| SUPPLIED DATA |
◆ ◆ ◆

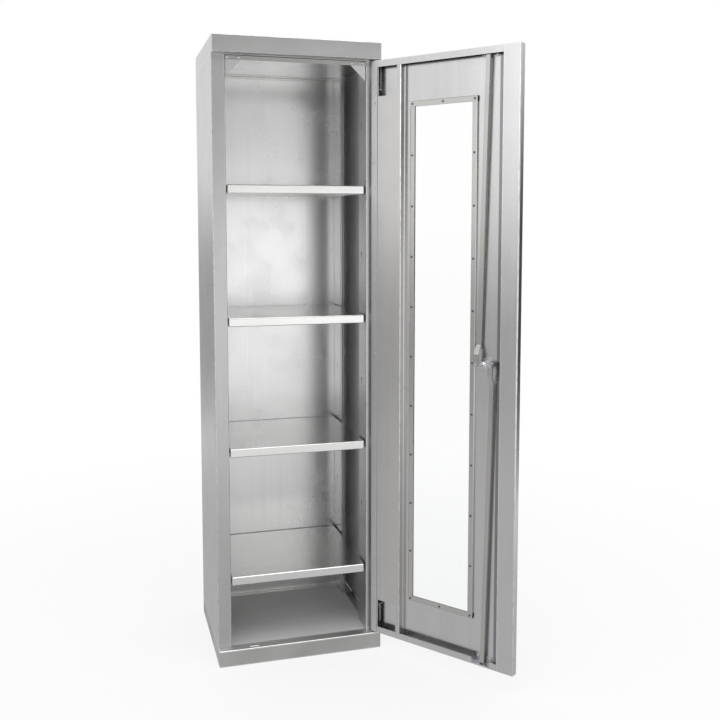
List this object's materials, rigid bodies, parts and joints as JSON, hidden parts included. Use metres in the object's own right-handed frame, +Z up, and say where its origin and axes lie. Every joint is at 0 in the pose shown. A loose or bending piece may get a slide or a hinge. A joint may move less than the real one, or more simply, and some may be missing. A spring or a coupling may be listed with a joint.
{
  "type": "glazed steel storage cabinet",
  "caption": "Tall narrow stainless steel cabinet with a framed glass door, a turn handle that works top and bottom lock rods, and clip-hung shelves.",
  "frame": {"origin": "centre of the cabinet's footprint on the floor", "axes": "+Z up, +X to the right seen from the front, which is the hinge side, +Y to the back"},
  "size_m": [0.7841, 0.8017, 1.85],
  "materials": {
    "brushed_steel": "fine vertical brushing, satin",
    "polished_steel": "bright, lightly worn",
    "zinc_plate": "bright zinc plate",
    "pane_glass": "clear float glass",
    "seal_rubber": "matt black",
    "bush_nylon": "matt dark grey",
    "barrel_brass": "satin"
  },
  "bodies": {
    "carcass": {"plinth_tray": "brushed_steel", "base_crossmember": "brushed_steel", "top_cap": "brushed_steel", "roof_panel": "brushed_steel", "side_panel_left": "brushed_steel", "side_panel_right": "brushed_steel", "rear_post_left": "brushed_steel", "rear_post_right": "brushed_steel", "side_foot_angle_left": "brushed_steel", "side_foot_angle_right": "brushed_steel", "gusset_left": "brushed_steel", "gusset_right": "brushed_steel", "back_panel": "brushed_steel", "lintel_rail": "brushed_steel", "rear_top_rail": "brushed_steel", "rear_floor_angle": "brushed_steel", "shelf_1": "brushed_steel", "shelf_2": "brushed_steel", "shelf_3": "brushed_steel", "shelf_4": "brushed_steel", "shelf_1_clip_front_left": "zinc_plate", "shelf_1_clip_front_right": "zinc_plate", "shelf_1_clip_rear_left": "zinc_plate", "shelf_1_clip_rear_right": "zinc_plate", "shelf_2_clip_front_left": "zinc_plate", "shelf_2_clip_front_right": "zinc_plate", "shelf_2_clip_rear_left": "zinc_plate", "shelf_2_clip_rear_right": "zinc_plate", "shelf_3_clip_front_left": "zinc_plate", "shelf_3_clip_front_right": "zinc_plate", "shelf_3_clip_rear_left": "zinc_plate", "shelf_3_clip_rear_right": "zinc_plate", "shelf_4_clip_front_left": "zinc_plate", "shelf_4_clip_front_right": "zinc_plate", "shelf_4_clip_rear_left": "zinc_plate", "shelf_4_clip_rear_right": "zinc_plate", "hinge_bush_lower": "bush_nylon", "hinge_bush_upper": "bush_nylon"},
    "door": {"door_skin": "brushed_steel", "hinge_stiffener": "brushed_steel", "window_pane": "pane_glass", "window_seal": "seal_rubber", "window_strip_hinge_side": "brushed_steel", "window_strip_latch_side": "brushed_steel", "window_strip_top": "brushed_steel", "window_strip_foot": "brushed_steel", "hinge_pin_lower": "zinc_plate", "hinge_pin_upper": "zinc_plate", "hinge_bracket_lower": "zinc_plate", "hinge_bracket_upper": "zinc_plate", "handle_rose": "polished_steel", "spindle_bearing": "zinc_plate", "rod_guide_upper": "zinc_plate", "rod_guide_lower": "zinc_plate"},
    "turn_handle": {"handle": "polished_steel", "lock_cam": "zinc_plate"},
    "upper_lock_rod": {"upper_rod": "polished_steel"},
    "lower_lock_rod": {"lower_rod": "polished_steel"},
    "key_barrel": {"lock_cylinder": "barrel_brass"}
  },
  "joints": [
    {"name": "door_hinge", "type": "hinge", "parent": "carcass", "child": "door", "pos_m": [0.2365, -0.2, 0], "axis": [0, 0, 1], "range_deg": [-127, 48]},
    {"name": "handle_turn", "type": "hinge", "parent": "door", "child": "turn_handle", "pos_m": [0.47288, -0.49706, 0.9245], "axis": [0.7986, 0.6018, 0], "range_deg": [0, 90]},
    {"name": "upper_rod_pivot", "type": "hinge", "parent": "turn_handle", "child": "upper_lock_rod", "pos_m": [0.45933, -0.47909, 0.9245], "axis": [0.7986, 0.6018, 0], "range_deg": [-91.5, 0]},
    {"name": "lower_rod_pivot", "type": "hinge", "parent": "turn_handle", "child": "lower_lock_rod", "pos_m": [0.48642, -0.51503, 0.9245], "axis": [0.7986, 0.6018, 0], "range_deg": [-91.5, 0]},
    {"name": "key_turn", "type": "hinge", "parent": "turn_handle", "child": "key_barrel", "pos_m": [0.47288, -0.49706, 0.9245], "axis": [0.7986, 0.6018, 0], "range_deg": [0, 90]}
  ],
  "couplings": [
    {"joint": "upper_rod_pivot", "follows": "handle_turn", "ratio": -1.0164},
    {"joint": "lower_rod_pivot", "follows": "handle_turn", "ratio": -1.0164}
  ]
}
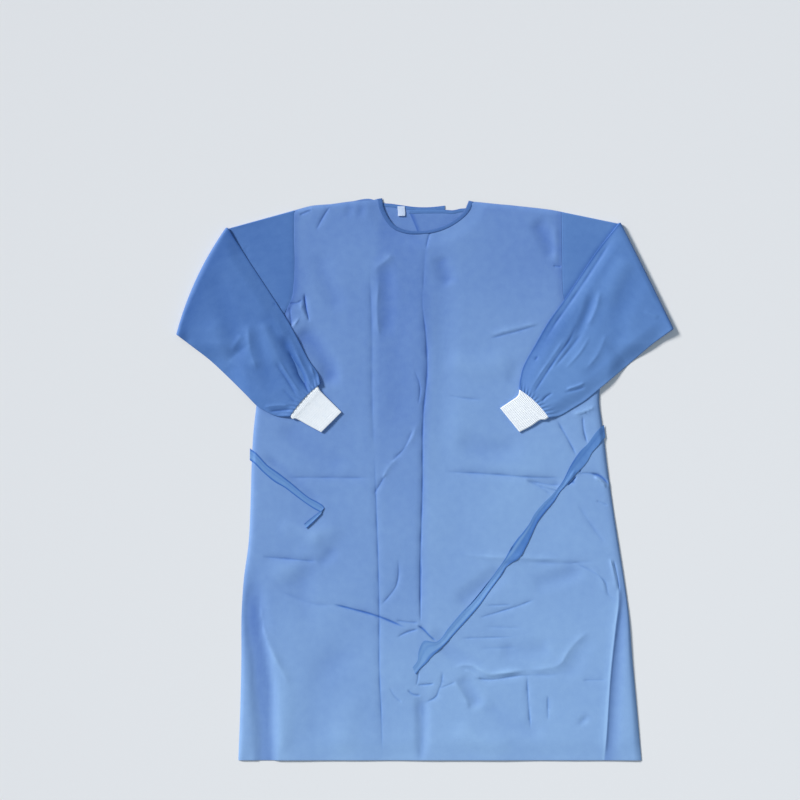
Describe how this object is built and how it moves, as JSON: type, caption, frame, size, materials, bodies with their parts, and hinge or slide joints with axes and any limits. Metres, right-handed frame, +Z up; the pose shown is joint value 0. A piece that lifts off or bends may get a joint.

◆ ◆ ◆

| TASK INSTRUCTIONS |
Reproduce all data above, unchanged.

| RESULT OF THIS EXERCISE |
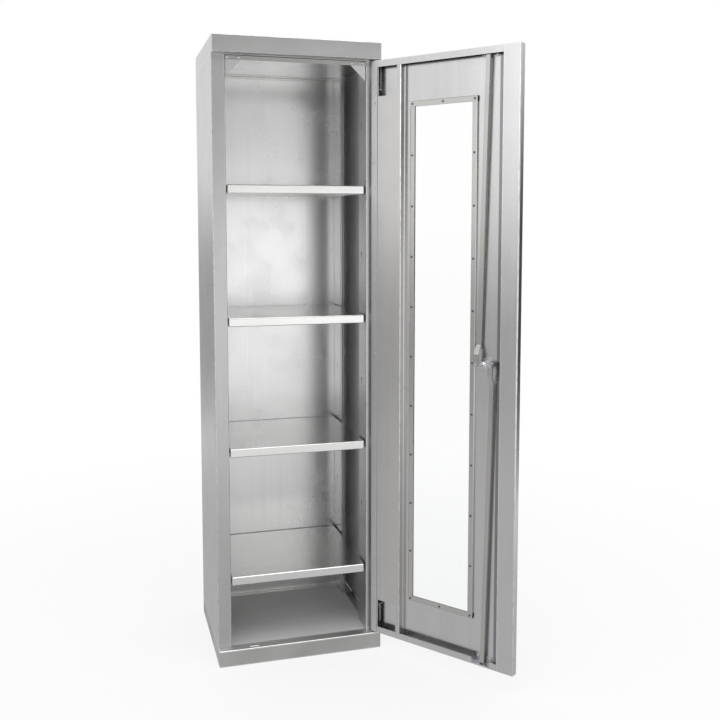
List this object's materials, rigid bodies, parts and joints as JSON, hidden parts included. Use metres in the object's own right-handed frame, +Z up, and say where its origin and axes lie. Every joint is at 0 in the pose shown. A loose or bending piece may get a slide or a hinge. A joint may move less than the real one, or more simply, and some may be missing. A spring or a coupling may be listed with a joint.
{
  "type": "glazed steel storage cabinet",
  "caption": "Tall narrow stainless steel cabinet with a framed glass door, a turn handle that works top and bottom lock rods, and clip-hung shelves.",
  "frame": {"origin": "centre of the cabinet's footprint on the floor", "axes": "+Z up, +X to the right seen from the front, which is the hinge side, +Y to the back"},
  "size_m": [0.7841, 0.8017, 1.85],
  "materials": {
    "brushed_steel": "fine vertical brushing, satin",
    "polished_steel": "bright, lightly worn",
    "zinc_plate": "bright zinc plate",
    "pane_glass": "clear float glass",
    "seal_rubber": "matt black",
    "bush_nylon": "matt dark grey",
    "barrel_brass": "satin"
  },
  "bodies": {
    "carcass": {"plinth_tray": "brushed_steel", "base_crossmember": "brushed_steel", "top_cap": "brushed_steel", "roof_panel": "brushed_steel", "side_panel_left": "brushed_steel", "side_panel_right": "brushed_steel", "rear_post_left": "brushed_steel", "rear_post_right": "brushed_steel", "side_foot_angle_left": "brushed_steel", "side_foot_angle_right": "brushed_steel", "gusset_left": "brushed_steel", "gusset_right": "brushed_steel", "back_panel": "brushed_steel", "lintel_rail": "brushed_steel", "rear_top_rail": "brushed_steel", "rear_floor_angle": "brushed_steel", "shelf_1": "brushed_steel", "shelf_2": "brushed_steel", "shelf_3": "brushed_steel", "shelf_4": "brushed_steel", "shelf_1_clip_front_left": "zinc_plate", "shelf_1_clip_front_right": "zinc_plate", "shelf_1_clip_rear_left": "zinc_plate", "shelf_1_clip_rear_right": "zinc_plate", "shelf_2_clip_front_left": "zinc_plate", "shelf_2_clip_front_right": "zinc_plate", "shelf_2_clip_rear_left": "zinc_plate", "shelf_2_clip_rear_right": "zinc_plate", "shelf_3_clip_front_left": "zinc_plate", "shelf_3_clip_front_right": "zinc_plate", "shelf_3_clip_rear_left": "zinc_plate", "shelf_3_clip_rear_right": "zinc_plate", "shelf_4_clip_front_left": "zinc_plate", "shelf_4_clip_front_right": "zinc_plate", "shelf_4_clip_rear_left": "zinc_plate", "shelf_4_clip_rear_right": "zinc_plate", "hinge_bush_lower": "bush_nylon", "hinge_bush_upper": "bush_nylon"},
    "door": {"door_skin": "brushed_steel", "hinge_stiffener": "brushed_steel", "window_pane": "pane_glass", "window_seal": "seal_rubber", "window_strip_hinge_side": "brushed_steel", "window_strip_latch_side": "brushed_steel", "window_strip_top": "brushed_steel", "window_strip_foot": "brushed_steel", "hinge_pin_lower": "zinc_plate", "hinge_pin_upper": "zinc_plate", "hinge_bracket_lower": "zinc_plate", "hinge_bracket_upper": "zinc_plate", "handle_rose": "polished_steel", "spindle_bearing": "zinc_plate", "rod_guide_upper": "zinc_plate", "rod_guide_lower": "zinc_plate"},
    "turn_handle": {"handle": "polished_steel", "lock_cam": "zinc_plate"},
    "upper_lock_rod": {"upper_rod": "polished_steel"},
    "lower_lock_rod": {"lower_rod": "polished_steel"},
    "key_barrel": {"lock_cylinder": "barrel_brass"}
  },
  "joints": [
    {"name": "door_hinge", "type": "hinge", "parent": "carcass", "child": "door", "pos_m": [0.2365, -0.2, 0], "axis": [0, 0, 1], "range_deg": [-127, 48]},
    {"name": "handle_turn", "type": "hinge", "parent": "door", "child": "turn_handle", "pos_m": [0.47288, -0.49706, 0.9245], "axis": [0.7986, 0.6018, 0], "range_deg": [0, 90]},
    {"name": "upper_rod_pivot", "type": "hinge", "parent": "turn_handle", "child": "upper_lock_rod", "pos_m": [0.45933, -0.47909, 0.9245], "axis": [0.7986, 0.6018, 0], "range_deg": [-91.5, 0]},
    {"name": "lower_rod_pivot", "type": "hinge", "parent": "turn_handle", "child": "lower_lock_rod", "pos_m": [0.48642, -0.51503, 0.9245], "axis": [0.7986, 0.6018, 0], "range_deg": [-91.5, 0]},
    {"name": "key_turn", "type": "hinge", "parent": "turn_handle", "child": "key_barrel", "pos_m": [0.47288, -0.49706, 0.9245], "axis": [0.7986, 0.6018, 0], "range_deg": [0, 90]}
  ],
  "couplings": [
    {"joint": "upper_rod_pivot", "follows": "handle_turn", "ratio": -1.0164},
    {"joint": "lower_rod_pivot", "follows": "handle_turn", "ratio": -1.0164}
  ]
}
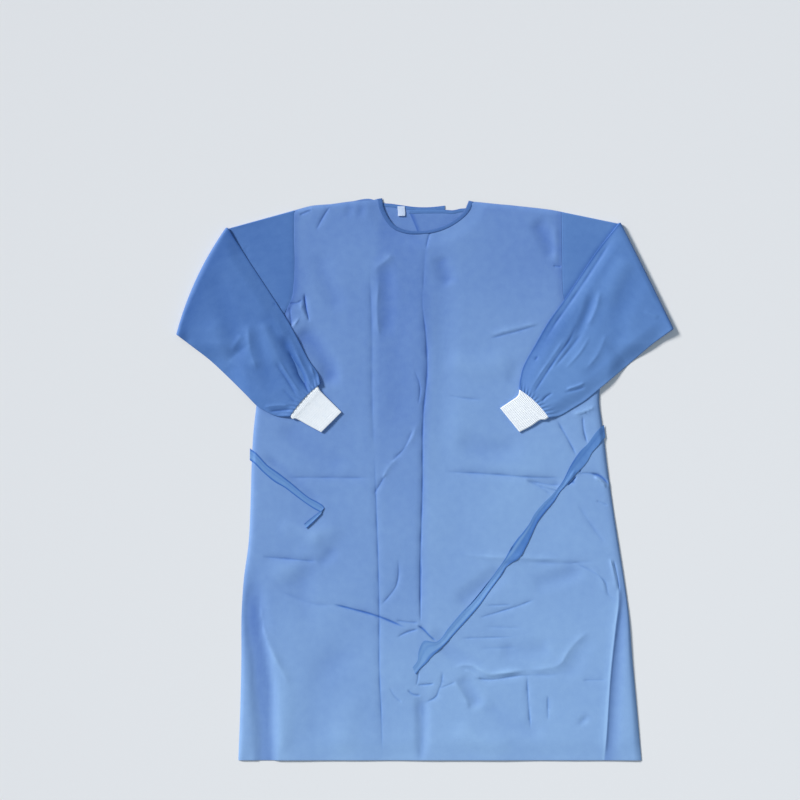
Describe how this object is built and how it moves, as JSON: type, caption, frame, size, materials, bodies with their parts, and hinge or slide joints with axes and any limits. Metres, right-handed frame, +Z up; the pose shown is joint value 0. A piece that lifts off or bends may get a joint.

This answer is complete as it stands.